DATASET SECTION =
+ + + + +

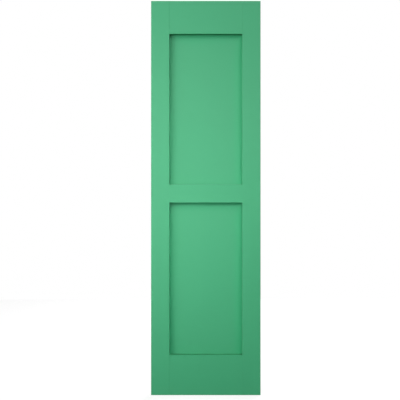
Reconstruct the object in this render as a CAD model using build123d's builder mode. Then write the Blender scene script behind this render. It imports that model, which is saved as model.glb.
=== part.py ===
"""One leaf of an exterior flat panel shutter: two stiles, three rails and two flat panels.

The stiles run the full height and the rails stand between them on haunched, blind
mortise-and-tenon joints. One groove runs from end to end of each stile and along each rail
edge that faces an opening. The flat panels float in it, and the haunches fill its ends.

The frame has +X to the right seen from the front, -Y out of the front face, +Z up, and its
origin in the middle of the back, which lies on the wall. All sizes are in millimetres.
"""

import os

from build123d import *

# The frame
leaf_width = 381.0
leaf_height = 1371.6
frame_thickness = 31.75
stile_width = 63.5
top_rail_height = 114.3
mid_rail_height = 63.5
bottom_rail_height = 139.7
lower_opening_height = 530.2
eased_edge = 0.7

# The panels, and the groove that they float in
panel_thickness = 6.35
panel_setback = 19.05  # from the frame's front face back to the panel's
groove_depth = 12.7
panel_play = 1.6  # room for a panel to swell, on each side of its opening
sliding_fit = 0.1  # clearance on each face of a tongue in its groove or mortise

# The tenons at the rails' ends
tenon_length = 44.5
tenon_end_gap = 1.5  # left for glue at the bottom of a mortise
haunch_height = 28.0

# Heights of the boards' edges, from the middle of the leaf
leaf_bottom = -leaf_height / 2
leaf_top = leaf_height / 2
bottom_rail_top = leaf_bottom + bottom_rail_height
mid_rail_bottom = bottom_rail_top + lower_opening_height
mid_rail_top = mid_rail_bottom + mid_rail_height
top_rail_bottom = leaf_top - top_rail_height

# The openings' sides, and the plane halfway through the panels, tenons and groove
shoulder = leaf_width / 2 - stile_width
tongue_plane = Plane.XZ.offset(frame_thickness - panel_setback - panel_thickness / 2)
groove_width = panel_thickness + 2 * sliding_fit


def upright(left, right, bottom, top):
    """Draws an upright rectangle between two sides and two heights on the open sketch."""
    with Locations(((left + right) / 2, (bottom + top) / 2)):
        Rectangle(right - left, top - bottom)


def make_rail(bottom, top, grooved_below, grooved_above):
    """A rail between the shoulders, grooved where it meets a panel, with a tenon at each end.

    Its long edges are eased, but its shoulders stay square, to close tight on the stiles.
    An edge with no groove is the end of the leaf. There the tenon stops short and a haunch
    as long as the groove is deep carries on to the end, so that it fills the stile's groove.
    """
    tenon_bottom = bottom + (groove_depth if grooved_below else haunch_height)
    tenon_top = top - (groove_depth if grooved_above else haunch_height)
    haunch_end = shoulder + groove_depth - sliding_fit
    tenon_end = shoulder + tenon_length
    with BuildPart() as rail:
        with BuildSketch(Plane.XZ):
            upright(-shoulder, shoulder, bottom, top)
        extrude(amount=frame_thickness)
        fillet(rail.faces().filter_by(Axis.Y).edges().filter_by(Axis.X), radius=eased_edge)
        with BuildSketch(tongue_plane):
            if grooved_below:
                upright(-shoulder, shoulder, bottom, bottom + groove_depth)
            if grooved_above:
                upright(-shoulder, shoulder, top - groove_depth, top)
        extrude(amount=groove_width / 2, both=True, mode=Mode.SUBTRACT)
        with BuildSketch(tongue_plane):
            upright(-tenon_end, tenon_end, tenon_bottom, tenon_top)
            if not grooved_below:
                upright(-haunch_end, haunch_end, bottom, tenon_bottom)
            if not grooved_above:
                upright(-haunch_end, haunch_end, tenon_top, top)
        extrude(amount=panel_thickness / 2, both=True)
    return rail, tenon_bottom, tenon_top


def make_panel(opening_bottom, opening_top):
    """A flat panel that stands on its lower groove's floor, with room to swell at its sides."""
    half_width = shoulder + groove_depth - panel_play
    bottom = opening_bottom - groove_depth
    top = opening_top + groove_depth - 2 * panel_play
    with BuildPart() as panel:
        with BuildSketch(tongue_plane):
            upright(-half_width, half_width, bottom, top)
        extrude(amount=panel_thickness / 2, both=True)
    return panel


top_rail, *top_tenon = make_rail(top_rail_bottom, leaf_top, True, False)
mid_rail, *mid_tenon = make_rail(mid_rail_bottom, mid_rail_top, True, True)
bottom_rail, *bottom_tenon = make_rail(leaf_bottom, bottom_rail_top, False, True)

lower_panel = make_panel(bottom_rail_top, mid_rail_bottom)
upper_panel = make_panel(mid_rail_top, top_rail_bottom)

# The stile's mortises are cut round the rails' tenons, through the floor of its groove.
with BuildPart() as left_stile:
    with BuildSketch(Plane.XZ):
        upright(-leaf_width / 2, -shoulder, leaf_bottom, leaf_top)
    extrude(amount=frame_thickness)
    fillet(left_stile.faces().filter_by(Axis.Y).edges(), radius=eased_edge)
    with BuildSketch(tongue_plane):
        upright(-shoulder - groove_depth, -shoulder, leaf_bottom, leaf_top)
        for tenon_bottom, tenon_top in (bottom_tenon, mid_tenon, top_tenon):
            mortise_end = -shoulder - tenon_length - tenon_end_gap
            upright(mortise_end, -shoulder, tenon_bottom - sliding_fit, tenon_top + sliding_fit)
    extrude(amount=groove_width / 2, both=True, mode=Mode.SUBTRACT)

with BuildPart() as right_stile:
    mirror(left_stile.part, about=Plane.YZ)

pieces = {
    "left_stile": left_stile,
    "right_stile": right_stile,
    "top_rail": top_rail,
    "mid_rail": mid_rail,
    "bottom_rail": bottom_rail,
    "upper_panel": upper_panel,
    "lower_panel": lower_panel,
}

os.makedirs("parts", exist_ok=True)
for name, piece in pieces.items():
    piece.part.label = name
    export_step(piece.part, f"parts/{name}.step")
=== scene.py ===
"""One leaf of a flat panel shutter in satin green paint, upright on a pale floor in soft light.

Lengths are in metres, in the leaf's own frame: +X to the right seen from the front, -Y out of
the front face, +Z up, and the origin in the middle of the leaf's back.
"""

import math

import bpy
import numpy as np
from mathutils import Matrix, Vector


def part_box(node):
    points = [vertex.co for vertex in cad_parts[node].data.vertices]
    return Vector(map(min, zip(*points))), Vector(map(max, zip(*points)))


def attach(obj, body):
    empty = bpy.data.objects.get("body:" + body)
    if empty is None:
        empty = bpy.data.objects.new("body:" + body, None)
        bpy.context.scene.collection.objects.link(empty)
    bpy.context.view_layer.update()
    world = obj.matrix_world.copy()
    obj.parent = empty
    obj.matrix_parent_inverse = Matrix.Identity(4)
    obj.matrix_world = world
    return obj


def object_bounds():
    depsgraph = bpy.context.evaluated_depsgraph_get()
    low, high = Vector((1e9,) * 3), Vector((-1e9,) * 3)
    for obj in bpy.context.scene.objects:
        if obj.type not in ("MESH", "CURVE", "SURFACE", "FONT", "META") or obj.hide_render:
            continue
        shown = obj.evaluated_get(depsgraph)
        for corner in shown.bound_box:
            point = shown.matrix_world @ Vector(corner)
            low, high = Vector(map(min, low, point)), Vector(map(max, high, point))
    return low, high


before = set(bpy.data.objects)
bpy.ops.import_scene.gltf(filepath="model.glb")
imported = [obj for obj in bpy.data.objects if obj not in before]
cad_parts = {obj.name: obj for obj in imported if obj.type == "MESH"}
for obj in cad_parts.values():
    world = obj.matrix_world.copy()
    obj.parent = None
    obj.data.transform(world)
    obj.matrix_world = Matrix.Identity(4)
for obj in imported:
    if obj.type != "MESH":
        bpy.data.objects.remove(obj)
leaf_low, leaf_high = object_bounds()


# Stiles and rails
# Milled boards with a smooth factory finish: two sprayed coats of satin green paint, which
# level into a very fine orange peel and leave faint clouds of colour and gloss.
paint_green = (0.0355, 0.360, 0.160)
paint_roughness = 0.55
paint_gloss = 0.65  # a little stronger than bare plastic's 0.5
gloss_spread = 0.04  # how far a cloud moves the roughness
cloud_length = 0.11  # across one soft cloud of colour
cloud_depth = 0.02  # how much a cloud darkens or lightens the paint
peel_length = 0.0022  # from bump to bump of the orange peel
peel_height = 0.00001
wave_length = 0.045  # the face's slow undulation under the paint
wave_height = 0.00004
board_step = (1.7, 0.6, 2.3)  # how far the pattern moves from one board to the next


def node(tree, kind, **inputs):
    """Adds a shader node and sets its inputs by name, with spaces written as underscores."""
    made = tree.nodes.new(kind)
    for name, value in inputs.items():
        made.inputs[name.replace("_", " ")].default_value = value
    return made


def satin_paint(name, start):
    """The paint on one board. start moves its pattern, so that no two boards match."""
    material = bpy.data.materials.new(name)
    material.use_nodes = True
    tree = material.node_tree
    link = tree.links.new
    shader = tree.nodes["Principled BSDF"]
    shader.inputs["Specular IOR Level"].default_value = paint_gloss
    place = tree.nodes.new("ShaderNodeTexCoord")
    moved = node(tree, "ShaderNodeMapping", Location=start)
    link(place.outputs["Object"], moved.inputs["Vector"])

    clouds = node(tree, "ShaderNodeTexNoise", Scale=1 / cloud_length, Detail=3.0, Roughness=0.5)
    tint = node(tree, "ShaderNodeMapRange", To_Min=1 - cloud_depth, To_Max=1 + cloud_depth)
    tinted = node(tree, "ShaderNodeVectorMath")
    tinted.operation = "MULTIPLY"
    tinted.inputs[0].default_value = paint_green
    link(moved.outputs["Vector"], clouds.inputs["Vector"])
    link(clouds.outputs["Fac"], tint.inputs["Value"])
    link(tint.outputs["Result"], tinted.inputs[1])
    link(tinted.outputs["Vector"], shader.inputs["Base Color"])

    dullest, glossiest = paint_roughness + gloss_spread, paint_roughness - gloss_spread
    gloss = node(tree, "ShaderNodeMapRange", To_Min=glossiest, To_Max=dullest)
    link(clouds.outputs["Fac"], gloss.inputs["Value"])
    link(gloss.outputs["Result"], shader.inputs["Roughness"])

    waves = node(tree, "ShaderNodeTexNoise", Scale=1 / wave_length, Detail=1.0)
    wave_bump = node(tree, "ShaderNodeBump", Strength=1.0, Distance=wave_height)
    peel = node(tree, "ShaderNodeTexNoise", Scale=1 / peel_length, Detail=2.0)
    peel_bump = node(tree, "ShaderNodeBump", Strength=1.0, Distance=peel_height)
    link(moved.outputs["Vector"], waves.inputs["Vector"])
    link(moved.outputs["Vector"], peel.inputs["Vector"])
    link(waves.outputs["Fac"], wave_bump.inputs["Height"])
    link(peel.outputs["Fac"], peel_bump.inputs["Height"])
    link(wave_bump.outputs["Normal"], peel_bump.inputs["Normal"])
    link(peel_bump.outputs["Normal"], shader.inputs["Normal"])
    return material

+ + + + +

Copy out exactly the lines running from the one with "# The stile's" to the one with "obj.matrix_world = world", including both ends, and nothing more.

EXERCISE RESULT =
# The stile's mortises are cut round the rails' tenons, through the floor of its groove.
with BuildPart() as left_stile:
    with BuildSketch(Plane.XZ):
        upright(-leaf_width / 2, -shoulder, leaf_bottom, leaf_top)
    extrude(amount=frame_thickness)
    fillet(left_stile.faces().filter_by(Axis.Y).edges(), radius=eased_edge)
    with BuildSketch(tongue_plane):
        upright(-shoulder - groove_depth, -shoulder, leaf_bottom, leaf_top)
        for tenon_bottom, tenon_top in (bottom_tenon, mid_tenon, top_tenon):
            mortise_end = -shoulder - tenon_length - tenon_end_gap
            upright(mortise_end, -shoulder, tenon_bottom - sliding_fit, tenon_top + sliding_fit)
    extrude(amount=groove_width / 2, both=True, mode=Mode.SUBTRACT)

with BuildPart() as right_stile:
    mirror(left_stile.part, about=Plane.YZ)

pieces = {
    "left_stile": left_stile,
    "right_stile": right_stile,
    "top_rail": top_rail,
    "mid_rail": mid_rail,
    "bottom_rail": bottom_rail,
    "upper_panel": upper_panel,
    "lower_panel": lower_panel,
}

os.makedirs("parts", exist_ok=True)
for name, piece in pieces.items():
    piece.part.label = name
    export_step(piece.part, f"parts/{name}.step")
=== scene.py ===
"""One leaf of a flat panel shutter in satin green paint, upright on a pale floor in soft light.

Lengths are in metres, in the leaf's own frame: +X to the right seen from the front, -Y out of
the front face, +Z up, and the origin in the middle of the leaf's back.
"""

import math

import bpy
import numpy as np
from mathutils import Matrix, Vector


def part_box(node):
    points = [vertex.co for vertex in cad_parts[node].data.vertices]
    return Vector(map(min, zip(*points))), Vector(map(max, zip(*points)))


def attach(obj, body):
    empty = bpy.data.objects.get("body:" + body)
    if empty is None:
        empty = bpy.data.objects.new("body:" + body, None)
        bpy.context.scene.collection.objects.link(empty)
    bpy.context.view_layer.update()
    world = obj.matrix_world.copy()
    obj.parent = empty
    obj.matrix_parent_inverse = Matrix.Identity(4)
    obj.matrix_world = world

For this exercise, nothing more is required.